The panel discussion then turned to identity and authenticating identity, keeping the underlying applicability to autonomy as it applies to aviation systems.  Dr. Zachary Peterson, head of autonomous vehicle security, WhiteFox Defense Technologies said:
“When we’re talking about identity it doesn’t matter if it’s a person, a drone, or a vehicle. There’s all kinds of forms of identity. It basically boils down to a claim of identity and proving that identity to be true.  The truth part is where the hard part is.”

 

Peterson uses the analogy of license plates for cars.  When license plate numbers are assigned to cars, they are done so with authority.  If someone were to forge that plate number assignment, there’s authority that regulates and enforce against such forgery.  Peterson says that with drones there isn’t quite the same degree of authority.  “These are new and interesting challenges that give us exciting opportunities to identity for drones.”  He sees a need to authenticate the identity of drones so that whatever a specific drone is saying, is said by that drone and not by another drone. 

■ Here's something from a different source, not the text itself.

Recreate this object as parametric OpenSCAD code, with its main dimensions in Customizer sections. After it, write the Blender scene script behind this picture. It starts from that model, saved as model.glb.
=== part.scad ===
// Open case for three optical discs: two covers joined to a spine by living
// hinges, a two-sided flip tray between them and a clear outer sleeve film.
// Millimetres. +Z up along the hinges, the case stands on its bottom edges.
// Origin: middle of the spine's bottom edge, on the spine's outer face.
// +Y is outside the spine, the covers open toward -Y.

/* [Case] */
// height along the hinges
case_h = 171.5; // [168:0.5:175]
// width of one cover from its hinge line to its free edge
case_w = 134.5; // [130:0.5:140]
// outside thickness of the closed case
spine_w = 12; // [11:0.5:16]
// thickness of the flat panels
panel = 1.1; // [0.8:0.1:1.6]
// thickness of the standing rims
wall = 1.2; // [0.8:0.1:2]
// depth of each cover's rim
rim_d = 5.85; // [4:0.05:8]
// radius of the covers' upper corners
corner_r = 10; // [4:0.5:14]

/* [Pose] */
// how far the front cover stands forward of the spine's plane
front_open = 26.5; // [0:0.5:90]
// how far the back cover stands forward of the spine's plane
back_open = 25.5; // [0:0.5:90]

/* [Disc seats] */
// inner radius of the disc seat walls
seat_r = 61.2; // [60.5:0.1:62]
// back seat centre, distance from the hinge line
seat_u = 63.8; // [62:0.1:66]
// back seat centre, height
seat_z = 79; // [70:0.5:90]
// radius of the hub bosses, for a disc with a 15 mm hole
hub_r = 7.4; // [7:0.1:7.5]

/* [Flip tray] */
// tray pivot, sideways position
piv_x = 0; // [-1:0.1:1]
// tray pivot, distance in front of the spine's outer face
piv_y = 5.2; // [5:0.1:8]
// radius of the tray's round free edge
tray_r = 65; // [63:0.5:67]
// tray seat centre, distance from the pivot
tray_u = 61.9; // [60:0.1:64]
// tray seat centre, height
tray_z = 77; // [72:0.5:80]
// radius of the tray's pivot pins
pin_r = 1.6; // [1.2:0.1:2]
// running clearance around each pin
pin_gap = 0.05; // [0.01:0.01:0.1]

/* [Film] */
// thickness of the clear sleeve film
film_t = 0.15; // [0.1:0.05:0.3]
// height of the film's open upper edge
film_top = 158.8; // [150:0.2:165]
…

“One of the things humans have not done a good job is thinking of what the security and privacy of technology developed today, will be in the future,” he says.  Developing policies now and into the future are crucial as autonomous technologies come into full swing and mature. 
XPONENTIAL 2021 was off to an exciting start with a load of challenges when it comes to assurance, safety, reliability, and the criticality that technology developers must be aware of and reckon with now and into the future.  The entirety of collaboration during day one, placed technology front and center of assurance.  It put the numerous attendees and thought leaders, however, well on their way on the road to assured autonomy.